During the moratorium, the town will survey and test the underwater land and use a nearly half-million-dollar grant to pay Stony Brook University’s School of Marine and Atmospheric Sciences to develop a plan to restore the shellfish populations.

This is not an easy task. Oysters and clams need a suitable bay bottom, proximity to areas where their larvae will settle and grow and areas not prone to predators.

But it was urgent one. The Dutch named Oyster Bay in the early 1600s for its plentiful shellfish, and what it has produced has sustained generations of baymen and the local economy. This includes a baymen culture that has disappeared in most places but not Oyster Bay.

Oysters are also important to the environment, filtering nitrogen pollution from the water. That is why towns such as North Hempstead have created programs to reintroduce oysters into its bay.

The Town of Oyster Bay plans to construct a large-scale shellfish hatchery that could produce up to 100 million shellfish seeds annually. Another large grant includes constructing oyster reefs in the bay.

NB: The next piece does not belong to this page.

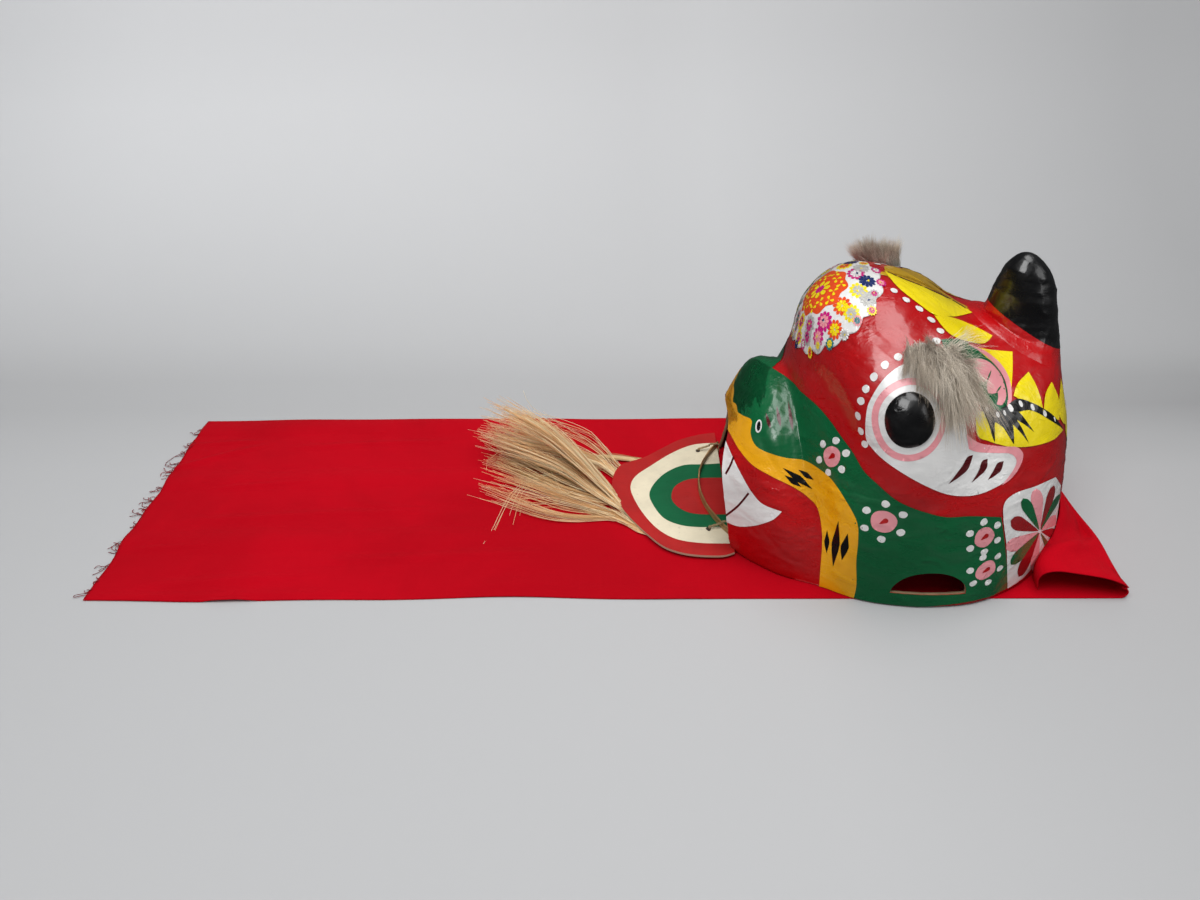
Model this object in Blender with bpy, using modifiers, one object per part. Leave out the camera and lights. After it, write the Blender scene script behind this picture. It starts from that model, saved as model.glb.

The town has relied on commercial shellfish companies for more than a century, leasing a large portion of the bay bottom in Oyster Bay and Cold Spring Harbor. But the industry has changed on Long Island and across the country. Shellfish are now frequently grown in off-bottom cages that help protect them from predators and avoid disturbing the bottom.

Clearly, it’s past time that the town re-evaluates this relationship.

The town moratorium permits independent baymen to continue harvesting in the 2,250 acres outside the lease area where they currently work.

Town officials said Flowers & Sons violated its lease starting four years ago by failing to plant clam seeds in Oyster Bay and Cold Spring Harbor and to provide a minimum of 1 million hatchery-produced claims annually.

According to town Public Information Officer Brian Nevin, the company’s failure depleted “the harbor of crucially important shellfish which provide the necessary filtration to prevent pollution.”

Flowers & Sons said they shut its hatchery operation in Bayville in 2019 and stopped seeding the bay in 2020 when it became unclear whether the town would renew its lease.

“If you are not going to be in business anymore, why would you spend a million and a half dollars to put seed down that there’s a chance by the time it matures, it’s not going to be available for us to harvest?” said James Cammarata, the company’s lawyer.

The town and Friends of the Bay, an advocacy group supporting individual baymen, said Flowers & Sons began the hydraulic dredging of its leased lands without restocking Oyster Bay Harbor.

“Our guys have been so impacted by hydraulic dredging. We’ve been blowing the horn about this harbor being depleted and destroyed,” said William Painter, a member of the North Oyster Bay Baymen’s Association.

Baymen typically hand-rake for clams. The baymen contend that water jets on the Flower dredges damage the fragile ecosystem on the harbor bottom and stir up a deep layer of silt that causes oxygen depletion.

Oyster Bay has been confronted with issues that span centuries, including the baymen’s way of life and an important local industry that has defined the town since its beginning.

Town officials were wise to take a break to determine what is best for this business and the harbor in the future.